Why this kills trust:
Clients expect repeatability. When prompts are inconsistent, outputs shift unpredictably, making AI feel unreliable and amateur.

What’s actually happening:

  • No structured prompt framework

  • Random wording changes without intent

  • No locked style language, camera logic, or lighting rules

Fix:

  • Use repeatable prompt structures

  • Lock style, lens, lighting, and composition terms

  • Treat prompts like design systems, not one-off ideas

Clients don’t care how creative the prompt is, they care that it works every time.

2. Prompts That Cannot Be Handed Off

Red flag:
Only you can run the prompts successfully.

Why this kills trust:
If a client cannot reuse, tweak, or understand the prompts after delivery, they feel dependent on you in a bad way.

What’s actually happening:

  • Over-personalized prompting habits

  • No documentation

  • No explanation of what each section does

Fix:

  • Build prompts that are client-readable

  • Separate prompts into logical blocks (style, subject, camera, lighting)

  • Add short explanations where needed

Even if you are the AI creative, handoff clarity is part of the job.

3. Not Understanding Why the Prompt Works

Red flag:
You can’t explain why changing one word breaks or improves the output.

Why this kills trust:
Clients lose confidence fast when you sound like you are guessing or “vibing” your way through AI.

What’s actually happening:

  • Prompt cargo-culting

  • Copying terms without understanding model behavior

  • No testing logic

Fix:
You should be able to explain:

  • What each prompt section controls

  • Which words affect composition vs texture vs style

  • Why a model responds well to certain phrasing

If you don’t understand your own prompt, neither will the client.

4. Weak Terminology for the Style You’re Producing

Red flag:
Vague language like “cool”, “nice lighting”, or “modern vibe”.

Why this kills trust:
Professionals use specific language. Vague wording signals beginner-level control.

What’s actually happening:

  • No style-specific vocabulary

  • Mixing terminology from unrelated disciplines

  • Not speaking the “native language” of the model

Fix:
Use real creative terminology:

  • Camera angles

  • Lighting setups

  • Material descriptors

  • Design and art-direction language

A strong terminology base is what turns prompting into creative direction, as demonstrated in professional prompt libraries and systems.

5. Poor Model or Model-Stack Selection

Red flag:
Slow results, high costs, or outputs that clearly miss the brief.

Why this kills trust:
Clients see wasted time and money immediately.

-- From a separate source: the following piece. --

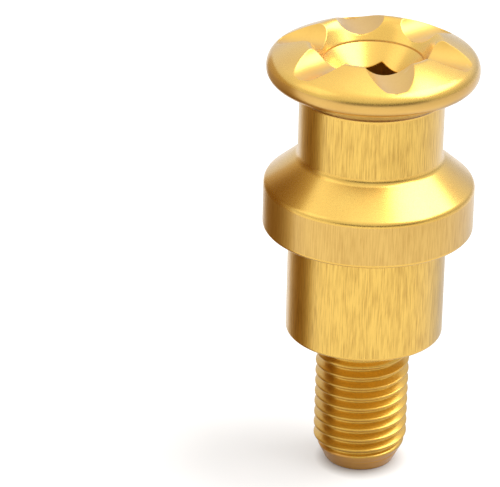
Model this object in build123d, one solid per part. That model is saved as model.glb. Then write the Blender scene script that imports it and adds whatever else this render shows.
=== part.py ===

What’s actually happening:

  • Using one model for everything

  • Not understanding strengths vs weaknesses

  • No image or video stack logic

Fix:

  • Choose models based on the task, not hype

  • Use model stacks where needed

  • Optimize for speed, cost, and consistency

Bad model choices create:

  • Longer wait times

  • Higher bills

  • Messy handoffs

All three damage confidence fast.

6. No System, Only Prompts

Red flag:
Every project starts from scratch.

Why this kills trust:
Clients want to see process maturity, not improvisation.

What’s actually happening:

  • No reusable frameworks

  • No internal standards

  • No scaling mindset

Fix:

  • Build prompt frameworks

  • Create style systems

  • Standardize outputs

Clients trust systems more than talent alone.

Final Takeaway

AI does not remove responsibility, it raises it.

Clients trust AI creatives who:

  • Produce consistent results

  • Understand their tools deeply

  • Communicate clearly

  • Build reusable systems

  • Make handoff easy

If your prompts feel fragile, unclear, or mystical, trust erodes.
If your prompts feel structured, explainable, and repeatable, trust compounds.

This is the difference between using AI and directing AI.